The RBI cannot afford to drop its guard on price stability while in search of growth
Armed with a renewed mandate to contain inflation within a 2 percentage point range of the target 4%, and mindful of the pandemic’s latest wave, the RBI’s monetary policy committee has opted to reaffirm its growth-supportive “accommodative stance” and keep interest rates unchanged. The MPC, which met for the first time in the new financial year, also maintained its projection for GDP expansion in the current fiscal at 10.5%, notwithstanding the risks to the forecast from the current upsurge in novel coronavirus cases and associated localised lockdowns. Explaining the rationale for its policy stance of being prepared to stay accommodative for ‘as long as necessary’ to ensure that economic growth becomes ‘durable’, the committee was unambiguous that its actions were born of the need to stay supportive at a time when there was a real threat that “the renewed jump in COVID-19 infections... could dampen the demand for contact-intensive services, restrain growth impulses and prolong the return to normalcy”. That consumer confidence has dipped, as the MPC noted, is a clear sign that uncertainty clouds the outlook for growth. Add to this the fact that IHS Markit’s Manufacturing Purchasing Managers’ Index (PMI) survey for March revealed that business sentiment had slid to a seven-month low, even as the research firm’s subsequent India Services PMI report showed both manufacturers and services companies continued to shed jobs for a thirteenth month. With jobs and incomes remaining under stress for millions, and uncertainty over the efficacy and safety of the vaccines persisting even as authorities seek to ramp up the immunisation drive, it is hard to foresee consumption demand rebounding to pre-COVID levels any time soon.

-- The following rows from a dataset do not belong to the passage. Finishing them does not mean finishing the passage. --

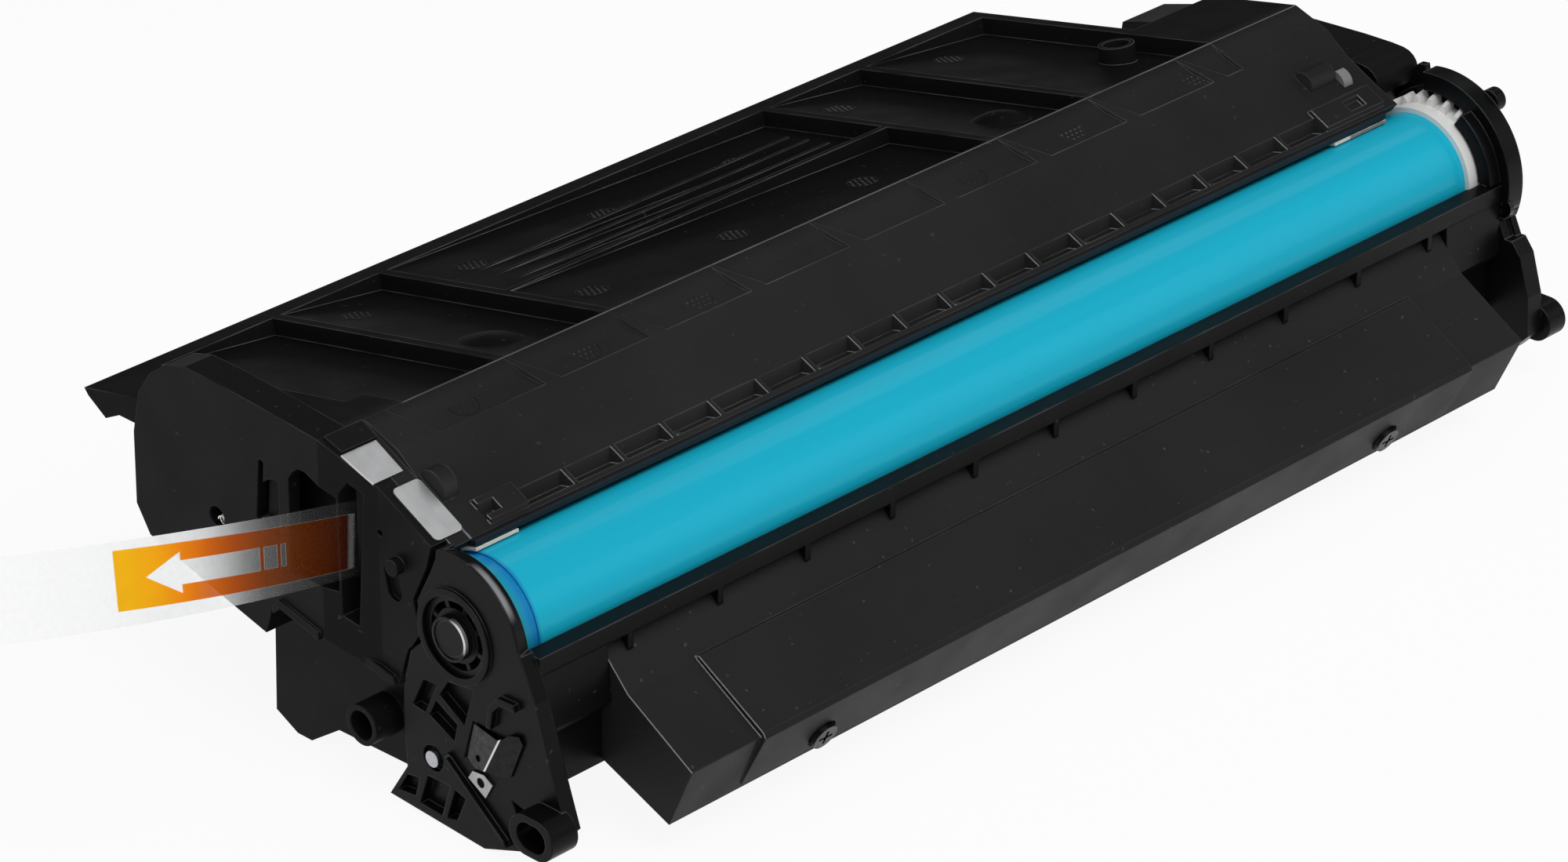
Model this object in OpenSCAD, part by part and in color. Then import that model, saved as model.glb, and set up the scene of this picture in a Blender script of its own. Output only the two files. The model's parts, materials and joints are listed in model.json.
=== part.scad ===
// Laser toner cartridge: a drum unit hinged in front of a toner hopper.
// Frame: the drum axis is the X axis, X = 0 is the free end of the left drum
// pin, +X runs to the gear end, +Y to the back of the hopper, +Z is up.
// Sections are drawn as front-view outlines of Y and Z and run along X.

/* [Photosensitive drum] */
// Radius of the coated drum tube
drum_r = 12; // [11.5:0.1:12.4]
// Length of the drum tube
drum_len = 240; // [200:1:280]
// Wall of the drum tube
drum_wall = 0.8; // [0.6:0.1:1.2]
// Radius of the pin that the left end turns on
pin_r = 4; // [3:0.1:4.2]
// Length of the pin outside the left plate
pin_proud = 1.5; // [1:0.1:3]
// Width of the flange between the left plate and the tube
flange_w = 4; // [3:0.5:6]
// Radius of the plain rim beside the drum gear
rim_r = 13; // [12.6:0.1:13.2]
// Width of that rim
rim_w = 3; // [2.5:0.5:4]
// Radius of the drive hub in the right housing
hub_r = 7; // [6:0.1:7.5]
// Length of the drive coupling beyond the right housing
coupling_proud = 3; // [2:0.5:4]

/* [Running fits] */
// Radial clearance of a shaft in its bore
run_fit = 0.05; // [0.03:0.01:0.1]
// Clearance between the drum and whatever faces it
drum_gap = 0.3; // [0.3:0.05:0.5]
// Gap along the axis between turning and still parts
end_gap = 0.5; // [0.4:0.05:0.8]
// Gap between the hopper and the hinged drum unit
unit_gap = 0.6; // [0.5:0.05:0.9]

/* [Gear train] */
// Tooth module of all gears
gear_m = 1; // [0.9:0.05:1]
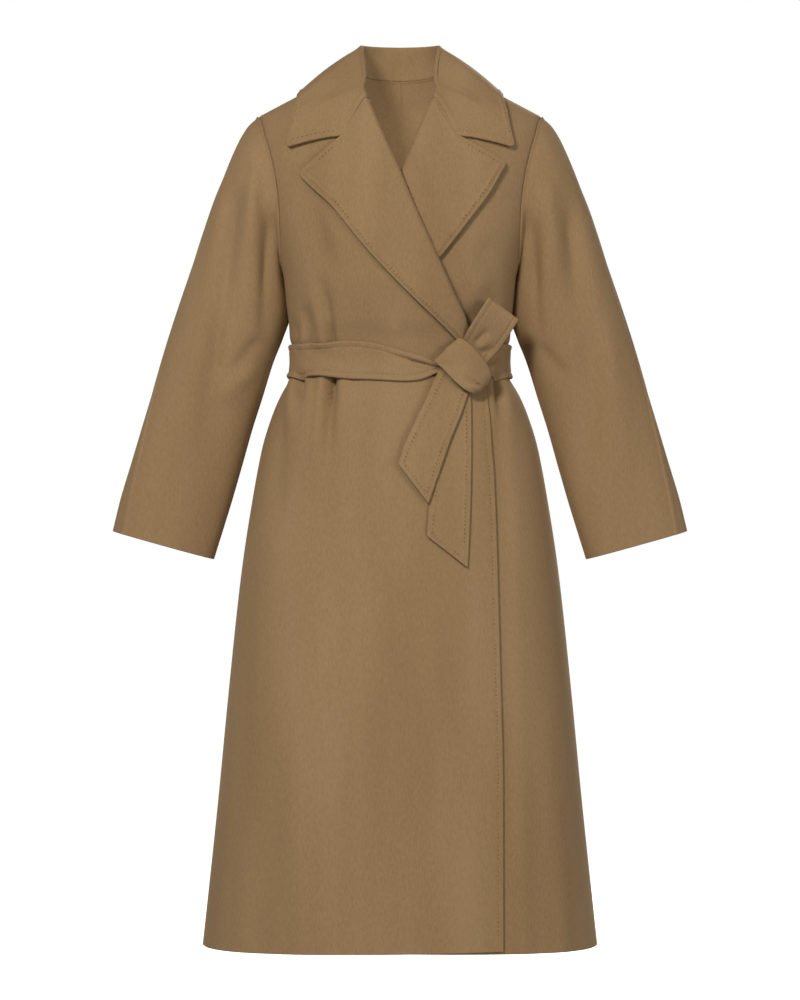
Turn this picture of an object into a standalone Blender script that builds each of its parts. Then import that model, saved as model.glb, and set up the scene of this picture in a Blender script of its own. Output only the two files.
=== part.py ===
"""A belted wrap coat, filled out as if worn, with nobody in it: cloth panels, sleeves, collar, lapels and tied belt.

Metres, +Z up, the coat faces -Y. The origin is between the shoulders, at the height of the neck's base.
Tables hold sizes for one half; "own" x counts from the middle towards the piece's own side seam.
"""

import math
from collections import namedtuple

import bmesh
import bpy
from mathutils import Vector
from mathutils.bvhtree import BVHTree

MM = 0.001
CLOTH_WALL = 2.0 * MM
BELT_WALL = 4.0 * MM
LOOP_WALL = 2.6 * MM
SEAM_GAP = 0.35 * MM
SQUARENESS = 0.03
NECK_X, NECK_Z = 0.060, 0.012
TIP_X, TIP_Z = 0.198, -0.0605
PIT_X, PIT_Z = 0.163, -0.285
ARMHOLE_FRONT, ARMHOLE_BACK = 0.070, 0.075
SLEEVE_START, SLEEVE_START_PIT = 1.7 * MM, 3.2 * MM
LEAF_LIFT = 5.0 * MM
UNDER_DROP = 13.5 * MM
SKIRT_DROP = 4.6 * MM
DROP_START, DROP_RUN_CHEST, DROP_RUN_SKIRT = 0.008, 0.048, 0.022
WAIST_Z = -0.402
HEM_SIDE_Z, HEM_FRONT_Z, HEM_BACK_Z = -1.2155, -1.2075, -1.2110

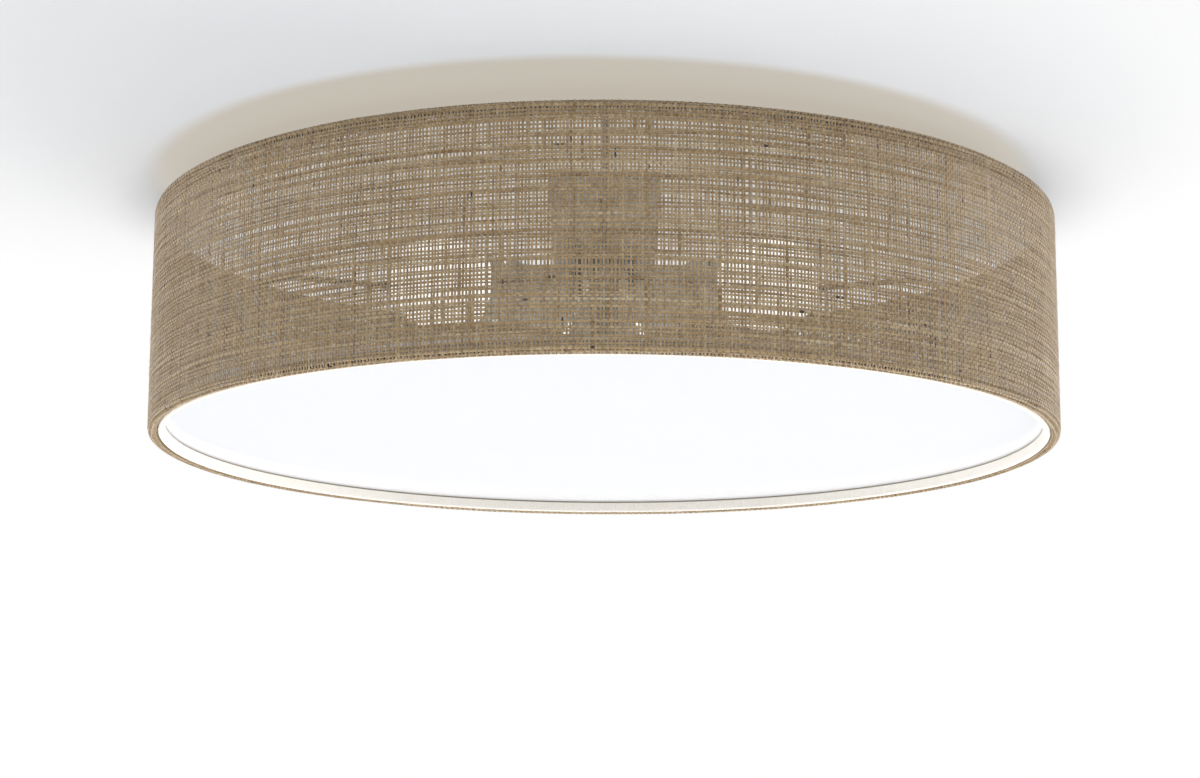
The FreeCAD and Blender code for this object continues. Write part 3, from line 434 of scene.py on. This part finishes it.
def stack_strands(mesh):
    """The bake's own map: strands stacked in rows, each laid out along its length."""
    strand, across, step, depth = read_strands(mesh)
    corner = np.rint(np.arctan2(depth, across) / (2 * math.pi) * SIDES).astype(int) % SIDES
    loops = np.empty(len(mesh.loops), dtype=int)
    mesh.loops.foreach_get("vertex_index", loops)
    corners = corner[loops].reshape(-1, SIDES)
    wraps = np.ptp(corners, axis=1) > 1
    corners[wraps] = np.where(corners[wraps] == 0, SIDES, corners[wraps])
    longest = np.ones(strand.max() + 1)
    np.maximum.at(longest, strand, step)
    along = MAP_MARGIN + (1 - 2 * MAP_MARGIN) * step[loops] / longest[strand[loops]]
    in_row = ROW_MARGIN + (1 - 2 * ROW_MARGIN) * corners.ravel() / SIDES
    row = (strand[loops] + in_row) / (strand.max() + 1)
    layer = mesh.uv_layers.new(name="OFBake")
    layer.data.foreach_set("uv", np.column_stack((along, row)).astype(np.float32).ravel())


def keep_values(mesh, **fields):
    """Stores a number for each vertex, which the material reads by its name."""
    for name, values in fields.items():
        attribute = mesh.attributes.new(name, "FLOAT", "POINT")
        attribute.data.foreach_set("value", np.ascontiguousarray(values, dtype=np.float32))


def place_on_cloth(angle, down, out):
    """Points at an angle from the back, that many level yarns down the cloth, and that far out
    of its middle."""
    facing_r = np.interp(down, PATH_STEPS, FACING_R)
    facing_z = np.interp(down, PATH_STEPS, FACING_Z)
    scale = out / np.hypot(facing_r, facing_z)
    radius = np.interp(down, PATH_STEPS, PATH_R) + facing_r * scale
    level = np.interp(down, PATH_STEPS, PATH_Z) + facing_z * scale
    return np.column_stack((radius * np.sin(angle), radius * np.cos(angle), level))


def weave(mesh, panel):
    """Lays a panel's bare strands over and under each other into the cloth."""
    strand, across, step, depth = read_strands(mesh)
    upright = strand < PANEL_ENDS
    end = panel * PANEL_ENDS + np.where(upright, strand, step)
    pick = np.where(upright, 0, strand - PANEL_ENDS)
    station = np.where(upright, step, pick + 1)
    own = np.minimum(end, ENDS - 1)
    side = np.where((end + station) % 2 == 0, 1.0, -1.0) * ((station > 0) & (station <= PICKS))
    path_radius = np.interp(station, PATH_STEPS, PATH_R)
    angle = TURN * (end + 0.5) + np.where(
        upright, TURN * end_aside[own, station] + across * end_width[own, station] / path_radius, 0)
    down = station + np.where(
        upright, 0, pick_aside[pick, end] + across * pick_width[pick, end] / PICK)
    out = np.where(upright, side, -side) * WAVE + depth * YARN_DEPTH
    mesh.vertices.foreach_set("co", place_on_cloth(angle, down, out).ravel())
    keep_values(mesh, tone=np.where(upright, end_tone[own, station], pick_tone[pick, end]),
                fleck=np.where(upright, end_fleck[own, station], pick_fleck[pick, end]))
    mesh.update()


def jute_material():
    """Dull, hairy golden-brown yarn: the tone wanders along each yarn, with dark flecks."""
    material, tree, output = new_material("natural_jute_yarn")
    tone = add(tree, "ShaderNodeAttribute", {"attribute_name": "tone"})
    fleck = add(tree, "ShaderNodeAttribute", {"attribute_name": "fleck"})
    coords = add(tree, "ShaderNodeTexCoord")
    patchy = add(tree, "ShaderNodeTexNoise", {"Scale": 1 / MOTTLE_SIZE, "Detail": 3.0, "Roughness": 0.6},
                 {"Vector": coords.outputs["Object"]})
    hairy = add(tree, "ShaderNodeTexNoise", {"Scale": 1 / FUZZ_SIZE, "Detail": 2.0},
                {"Vector": coords.outputs["Object"]})
    spread = add(tree, "ShaderNodeMath",
                 {"operation": "MULTIPLY_ADD", 1: JUTE_MOTTLE, 2: -JUTE_MOTTLE / 2},
                 {0: patchy.outputs["Fac"]})
    mottled = add(tree, "ShaderNodeMath", {"operation": "ADD"},
                  {0: tone.outputs["Fac"], 1: spread.outputs[0]})
    ramp = add(tree, "ShaderNodeValToRGB", None, {"Fac": mottled.outputs[0]})
    stops = ramp.color_ramp.elements
    stops[1].position = JUTE_STOPS[-1]
    stops[0].position = JUTE_STOPS[0]
    for place in JUTE_STOPS[1:-1]:
        stops.new(place)
    for stop, shade in zip(stops, JUTE_SHADES):
        stop.color = linear(shade)
    dark = add(tree, "ShaderNodeMapRange", {"From Min": FLECK_EDGE[0], "From Max": FLECK_EDGE[1]},
               {"Value": fleck.outputs["Fac"]})
    colour = add(tree, "ShaderNodeMix", {"data_type": "RGBA", 7: linear(FLECK_SHADE)},
                 {0: dark.outputs["Result"], 6: ramp.outputs["Color"]})
    bump = add(tree, "ShaderNodeBump", {"Strength": 0.5, "Distance": 0.0002},
               {"Height": hairy.outputs["Fac"]})
    yarn = add(tree, "ShaderNodeBsdfPrincipled",
               {"Roughness": 0.88, "Sheen Weight": 0.8, "Sheen Roughness": 0.4},
               {"Base Color": colour.outputs[2], "Normal": bump.outputs["Normal"]})
    tree.links.new(yarn.outputs["BSDF"], output.inputs["Surface"])
    return material


jute = jute_material()
bare = bare_strands("jute", [(PANEL_ENDS, PICKS + 1), (PICKS, PANEL_ENDS)])
stack_strands(bare)
bare.shade_smooth()
for panel in range(PANELS):
    mesh = bare.copy()
    mesh.name = f"jute_weave_{panel + 1}"
    weave(mesh, panel)
    cloth = new_piece(mesh.name, mesh, jute)
    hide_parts("jute_cover")
    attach(cloth, "shade")
bpy.data.meshes.remove(bare)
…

The MPC’s central remit on inflation also remains a concern. Core inflation, the panel observed, had hardened across the board and increased by 50 basis points to touch 6% in February. The RBI is cognisant of the fact that there are both upside and downside pressures that may impact the trajectory of retail inflation. Governor Shaktikanta Das has flagged the critical significance that this year’s monsoon rains will have on food prices, which have been a recent source of upward pressure on price stability. And both Mr. Das and the broader committee have stressed the vital need for the Centre and States to initiate some coordinated action to ease the tax burden on petroleum products, given the ripple ‘second-round’ effects that the high costs of transport fuels have on overall inflation. High international commodity prices and logistics costs are also threatening to push up input costs across the manufacturing and services sectors, posing a real challenge to policymakers, given that it is far harder to influence these variables. With the RBI’s own March survey on inflation expectations showing that urban households expect prices to accelerate over a one-year horizon, monetary authorities can ill afford to drop their guard on price stability. For, at stake is their hard-earned credibility.